13 The Applicants allege that the secondary wrongdoers that induced or procured a breach of fiduciary duty under the second limb of Barnes v Addy (see Barnes v Addy (1874) LR 9 Ch App 244) and breached ss 181(2) and 183(2) of the Corporations Act 2001 (Cth) were:
(a) Luigi Perri (and his alter ego companies);
(i) from 1 July 2012 in respect of Ben Ilic's wrongful conduct;
(ii) from 1 March 2015 in respect of Vince Bruzzese's wrongful conduct.
(b) Ben Ilic (and his alter ego companies):
(i) from 1 July 2012 in respect of Luigi Perri's wrongful conduct;
(ii) from 1 March 2015 in respect of Vince Bruzzese's wrongful conduct.
(c) Vince Bruzzese (and his alter ego companies):
(i) from 1 March 2015 in respect of Luigi Perri's wrongful conduct;
(ii) from 1 March 2015 in respect of Ben Ilic's wrongful conduct.
(d) Sue-Ann Perri (and her alter ego companies):
(i) from 1 July 2012 in respect of Luigi Perri's wrongful conduct;
(ii) from 1 July 2012 in respect of Ben Ilic's wrongful conduct;
(iii) from 1 March 2015 in respect of Vince Bruzzese's wrongful conduct.

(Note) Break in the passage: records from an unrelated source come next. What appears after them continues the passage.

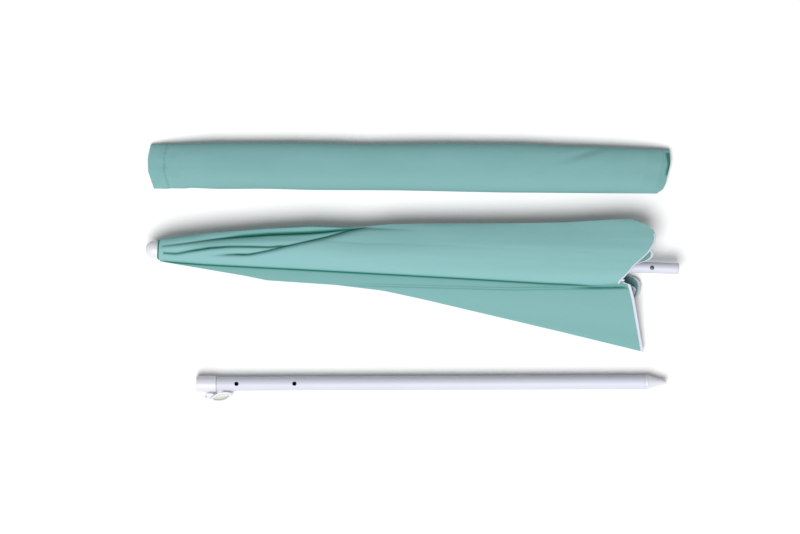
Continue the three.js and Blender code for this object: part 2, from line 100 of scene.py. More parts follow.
LIGHT_FROM = Vector((-0.8, -2.2, 4.1))
LIGHT_SPREAD = math.radians(42)
LIGHT_POWER = 3.6
SKY_POWER = 0.33
light_data = bpy.data.lights.new("key_light", "SUN")
light_data.energy = LIGHT_POWER
light_data.angle = LIGHT_SPREAD
key_light = bpy.data.objects.new("key_light", light_data)
key_light.location = LIGHT_FROM
key_light.rotation_euler = (-LIGHT_FROM).to_track_quat("-Z", "Y").to_euler()
bpy.context.collection.objects.link(key_light)
world = bpy.data.worlds.new("sky")
bpy.context.scene.world = world
world.use_nodes = True
world.node_tree.nodes["Background"].inputs["Color"].default_value = (1, 1, 1, 1)
world.node_tree.nodes["Background"].inputs["Strength"].default_value = SKY_POWER

# %% [markdown]
# ## Writing materials as sums
#
# A shader network is arithmetic, so it reads best as arithmetic. `Socket` wraps one output; adding or
# multiplying two of them adds a Math node. `Shader.node` makes any other node.

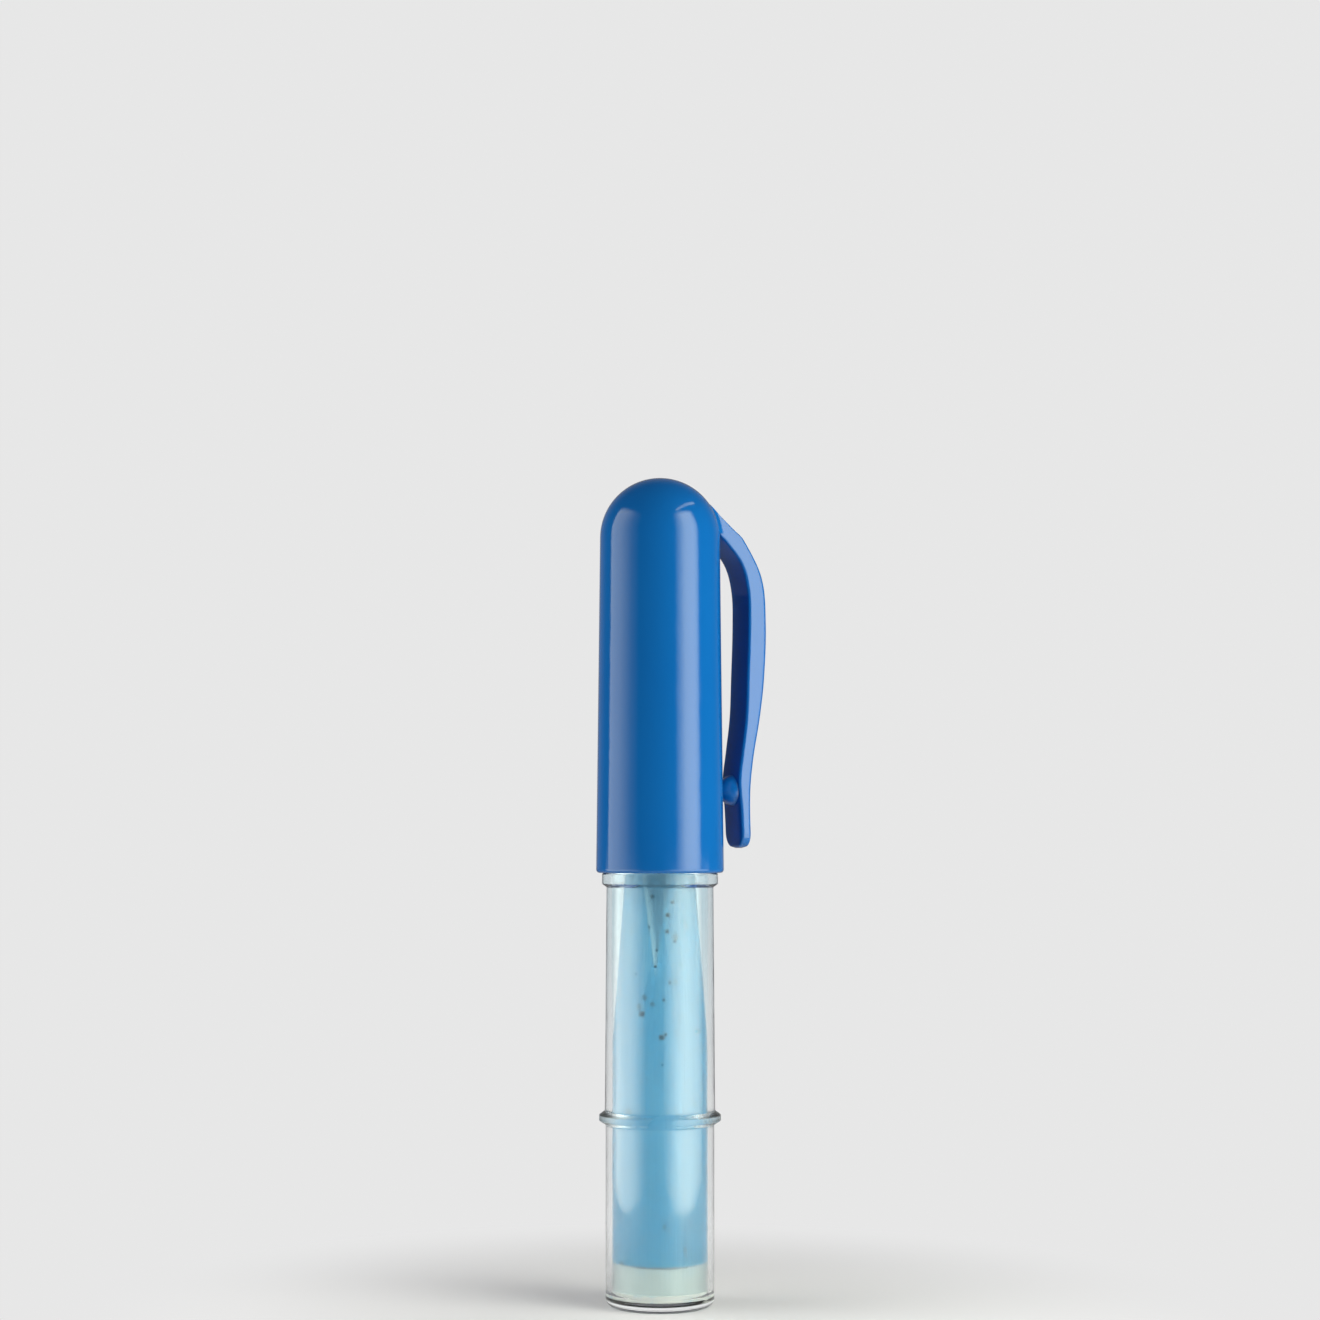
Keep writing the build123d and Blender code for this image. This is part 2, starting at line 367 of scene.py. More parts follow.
def frosted_plastic():
    """Milky plastic with drawn streaks, blue lines that grow towards the neck, and the crumbs."""
    made, shader, place = material("frosted_plastic", transmission_weight=0.98, ior=1.49)
    streaks = along(place, 2.2, 0.05).noise(1.0, 3.0)
    marks = crumbs(place, place.noise(5.0, 4.0), 1.0).step(0, 1) * 0.62
    lines = along(place, 5.0, 0.1).noise(1.0, 4.0, 0.7).step(0.48, 0.66)
    lines = lines * (0.35 + place.height().step(34, 54) * 0.55)
    milk = lines.blend((0.88, 0.95, 0.97, 1), (0.66, 0.80, 0.87, 1))
    marks.blend(milk, (0.12, 0.38, 0.50, 1)).into(shader.inputs["Base Color"])
    (0.28 + streaks * 0.14).into(shader.inputs["Roughness"])
    streaks.bump(0.25, 0.0002).into(shader.inputs["Normal"])
    lets_lamps_through(made, shader, (0.92, 0.96, 0.98, 1))
    return made


cartridge_bore = CARTRIDGE_RADIUS - CARTRIDGE_WALL
neck_bore = CARTRIDGE_NECK - CARTRIDGE_NECK_WALL
cartridge = turned(
    "refill_cartridge",
    rounded(
        [
            (CARTRIDGE_RADIUS, cartridge_low, 0.15),
            (CARTRIDGE_RADIUS, SHOULDER_LOW, SHOULDER_BEND),
            (CARTRIDGE_NECK, SHOULDER_HIGH, SHOULDER_BEND),
            (CARTRIDGE_NECK, cartridge_high, 0.2),
            (neck_bore, cartridge_high, 0.2),
            (neck_bore, SHOULDER_HIGH, SHOULDER_BEND),
            (cartridge_bore, SHOULDER_LOW, SHOULDER_BEND),
            (cartridge_bore, cartridge_low, 0.15),
        ]
    ),
)
cartridge.data.materials.append(frosted_plastic())
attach(cartridge, "refill")
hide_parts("cartridge")


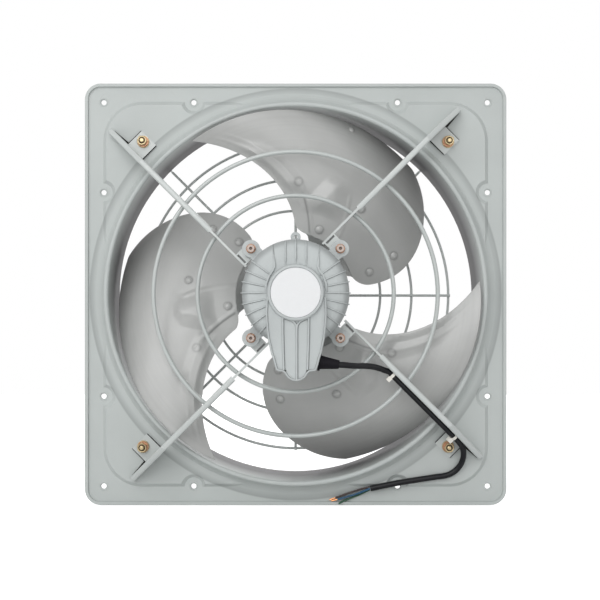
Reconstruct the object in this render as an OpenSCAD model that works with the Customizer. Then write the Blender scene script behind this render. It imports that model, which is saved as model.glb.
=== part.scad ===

(e) The Twelfth Respondent Joshua Bruzzese (Joshua):
(i) from 1 July 2017 in respect of Luigi Perri's wrongful conduct;
(ii) from 1 July 2017 in respect of Ben Ilic's wrongful conduct;
(iii) from 1 July 2017 in respect of Vince Bruzzese's wrongful conduct.
(f) The Sixth Respondent, Angelo di Berardino (Angelo); (and his alter ego companies):
(i) from 1 July 2019 in respect of Luigi Perri's wrongful conduct;
(ii) from 1 July 2019 in respect of Ben Ilic's wrongful conduct;
(iii) from 1 July 2019 in respect of Vince Bruzzese's wrongful conduct.
14 I am satisfied, on the basis of the affidavit material relied upon by the Applicants in this application, together with the tender bundle, exhibit A-1, that there is a reasonable basis to infer that the Respondents, or some of them, have been engaged in the alleged wrongdoing from as early as 1 July 2012 through to 30 June 2018.
15 In doing so, I will also allow the Ninth to Twelfth Respondents to be joined to this proceeding.